Trend Two: Instant Payment

“This will start driving much more usage of instant payments this year,” he said. “The first is A2A, the ability to move money from one account to another. A good example of that is a stored value wallet. We actually had a credit union turn on FedNow the day after the Super Bowl and some of their members were sending their betting winnings to their draft accounts.”

Young said the gig economy will be on the leading edge of instant payment usage, with the ability to caim earnings instantly with all the appropriate deductions already having occurred.

Scott_Young_speaker

Scott Young

“I was recently in an Uber and watched the driver actually claim his payroll during my ride,” Young said.

Young said it was very interesting to watch first-hand how instant payments are changing the payments landscape.

“I was pretty slick to watch that,” said Young.

Trend Three: Small Business Payments

Young pointed to another use case for instant payments, this time on the commercial side of the business.

“Maybe for small businesses that really are working on cash flow,” he said. “If you think about the accounts receivable/accounts payable function. With instant payments, I can now wait up until the time it's appropriate for me to make a payment, and then knowing that payment is going to be instantaneous—and not having to do it in advance, waiting for ACH, next day or even wire transfer.”

Trend Four: Passwords

The fourth trend cited by Young that deserves the focus of CUs is the movement toward a secure, but not heavily burdensome password environment.

“As a society we are continuing to deploy technologies to try to ultimately get what we call a password-free environment,” he explained. “We all have faced the issue of having to remember passwords and then sometimes we’re wrong.

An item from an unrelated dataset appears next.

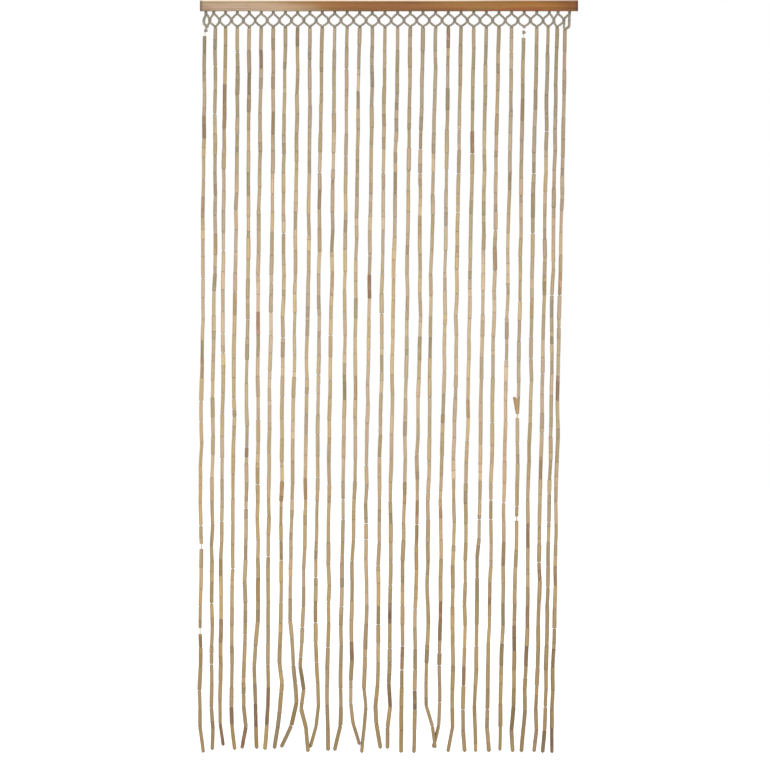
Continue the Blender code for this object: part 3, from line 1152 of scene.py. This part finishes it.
def makeStrings():
    skin, cut = makeBambooSkin(), makeCutBamboo()
    allRuns = []
    for index, line in enumerate(stringLines):
        draw = random.Random(bead["seed"] + index)
        form = {**newForm(), "looks": [], "runs": []}
        runs = beadRuns(index, line, draw)
        tone = draw.uniform(tan, yellowTan)
        for start, end in runs:
            look = beadLook(index, start, end, tone, draw)
            tone = look[0]
            if splitBead["string"] == index and end.z < splitBead["height"] < start.z:
                addSplitBead(form, start, end, splitBead["look"])
            else:
                addBead(form, start, end, look, draw)
        name = f"string_{index + 1:02d}_beads"
        piece = makePiece(name, form, [skin, cut], "heading_and_strings", bead["sharpFrom"])
        for attribute, numbers in (("beadLook", form["looks"]), ("beadRun", form["runs"])):
            made = piece.data.attributes.new(attribute, "FLOAT_VECTOR", "POINT")
            made.data.foreach_set("vector", numbers)
        allRuns.append(runs)
    return allRuns


beadPlaces = makeStrings()
print("strings made:", sum(len(runs) for runs in beadPlaces), "beads")


# The cord inside the strings and the knots on it.

core = {
    "thickness": 0.0026,
    "thickerIn": (26, 0.0042),   # string, and its cord's thickness
    "bareThickness": 0.0018,     # where it shows between a root knot and its first bead
    "sides": 8,
    "endKnotSize": 0.0020,
    "endKnotCord": 0.00100,
    "bigEndKnot": (0, 1.6),      # this string's end knot is bigger, by this much
    "neckKnotSize": 0.0042,
    "neckKnotCord": 0.0017,
    "neckKnots": {0: 0.42, 26: 0.52},    # string, and the share of the way from its root to its first bead
    # the string whose heading cords run on down to its neck knot
    "greyNeck": {"string": 0, "thickness": 0.0054, "turnLength": 0.0090, "plies": 2},
    "knotSteps": 30,
    "knotSides": 7,
    "knotFlat": 1.1,             # out of the plane, against a width of knotWide
    "knotWide": 3.6,
    "sharpFrom": 60.0,
    "seed": 47,
    "pale": screenColour(204, 186, 166),
    "soiled": screenColour(160, 142, 122),
}


def makeInnerCordMaterial():
    material, tree, shader = newMaterial("pale inner cord")
    fibres = noise(tree, (1800.0, 1800.0, 500.0), 3.0)
    colour = colourRamp(tree, fibres, [(0.35, core["soiled"]), (0.62, core["pale"])])
    finishShader(tree, shader, colour, 0.9, fibres, 0.4, 0.0002)
    return material


# An overhand knot pulled tight, lying in the curtain's plane
def overhandLine(middle, size, turned):
    turnRound = Matrix.Rotation(turned, 3, "Y")
    line = []
    for k in range(core["knotSteps"] + 1):
        t = math.tau * k / core["knotSteps"]
        x, z = math.sin(t) + 2 * math.sin(2 * t), math.cos(t) - 2 * math.cos(2 * t)
        place = Vector((x, -core["knotFlat"] * math.sin(3 * t), z))
        line.append(middle + turnRound @ place * (size / core["knotWide"]))
    return line


def makeInnerCords():
    draw = random.Random(core["seed"])
    cords, knots = newForm(), newForm()
    sides = core["knotSides"]
    for index, (root, runs) in enumerate(zip(rootPlaces, beadPlaces)):
        stops = [root] + [place for run in runs for place in run]
        tip = stops[-1] + (stops[-1] - stops[-2]).normalized() * bead["endKnotRoom"] * 0.5
        bare = index in core["neckKnots"]
        thickString, thicker = core["thickerIn"]
        radii = [(thicker if index == thickString else core["thickness"]) / 2] * (len(stops) + 1)
        if bare:
            radii[:2] = [core["bareThickness"] / 2] * 2
        addTube(cords, [*stops, tip], radii, core["sides"])
        bigString, bigger = core["bigEndKnot"]
        size = core["endKnotSize"] * draw.uniform(0.9, 1.15) * (bigger if index == bigString else 1.0)
        line = overhandLine(tip, size, draw.uniform(0.0, math.tau))
        thick = core["endKnotCord"] * size / core["endKnotSize"]
        addTube(knots, line, [thick] * len(line), sides)
        if bare:
            middle = root.lerp(stops[1], core["neckKnots"][index])
            line = overhandLine(middle, core["neckKnotSize"], draw.uniform(0.0, math.tau))
            addTube(knots, line, [core["neckKnotCord"]] * len(line), sides)
            grey = core["greyNeck"]
            if index == grey["string"]:
                line = smoothLine([root, middle], heading["step"])
                thickness = [grey["thickness"]] * len(line)
                addPliedCord(knots, line, thickness, grey["turnLength"], grey["plies"], sides)
    makeCordPiece("inner_cords", cords, makeInnerCordMaterial(), core["sharpFrom"])
    makeCordPiece("end_knots", knots, cordMaterial)


makeInnerCords()
print("inner cords and end knots made")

Then we have to do a password reset, etc.”

It's a process everyone finds burdensome.

“So, how do we apply technology and innovation toward the ability to get to a trusted, password-free environment?” he said. “We're starting to see the introduction of passkeys by major retailers and major online providers. I think passkeys are going to take off and really marry your identity to your login credentials.”

Passkeys are an easier and more secure alternative to passwords. They allow users to sign in with just a fingerprint, face scan, or screen lock, for example.

Gaining Momentum

“We have also seen behavior biometrics starting to gain a lot of momentum last year with companies that can monitor the cadence of how you type, the direction you type on your favorite phone, if you're cutting and pasting…Basically creating a behavioral identity of how you use your devices. And, when that strays from how you normally use your devices, it rolls out a red flag and requires you know either take an authentication step or perhaps freezes your screen, just to make sure you are the person making the transaction and not a fraudster.”

Trend Five: Open Banking

A trend that has been embraced more readily overseas but which is growing in the U.S. is open banking, and Young expects to see its appeal and usage in this country to markedly grow in 2024.

With standards now being set by the CFPB and efforts to secure APIs by the FBI, open banking is moving to somewhat of a standardized approach, Young said.

“I think some people might be leery of open banking. On the credit union side, I don’t want somebody coming in to poach my members,” he said. “However, if we flip the table on that and say this is an opportunity for credit unions…That innately if there's value in the price and services that we provide, and I trust we do have valuable products and services, then the opportunities for us to gain new  members via open banking is there, and even level the playing field a bit in financial services.”

Trend 6: Several of Them

Young said Verera, even as it continues to work through the integration following the merger, is keeping its eyes and ears open when it comes to distributed ledger technology, cryptocurrency and AI.

“Generative AI is such an efficiency play,” Young asserted. “From a financial services perspective, we are exploring gen AI use cases. I like to call it the kindling to a fire. It's a great way to get started with AI…You can write policies and procedures. You can write marketing campaigns. You can write code for development, and then go back through for a quality assurance check. Make no mistake, the efficiency gains are vast.”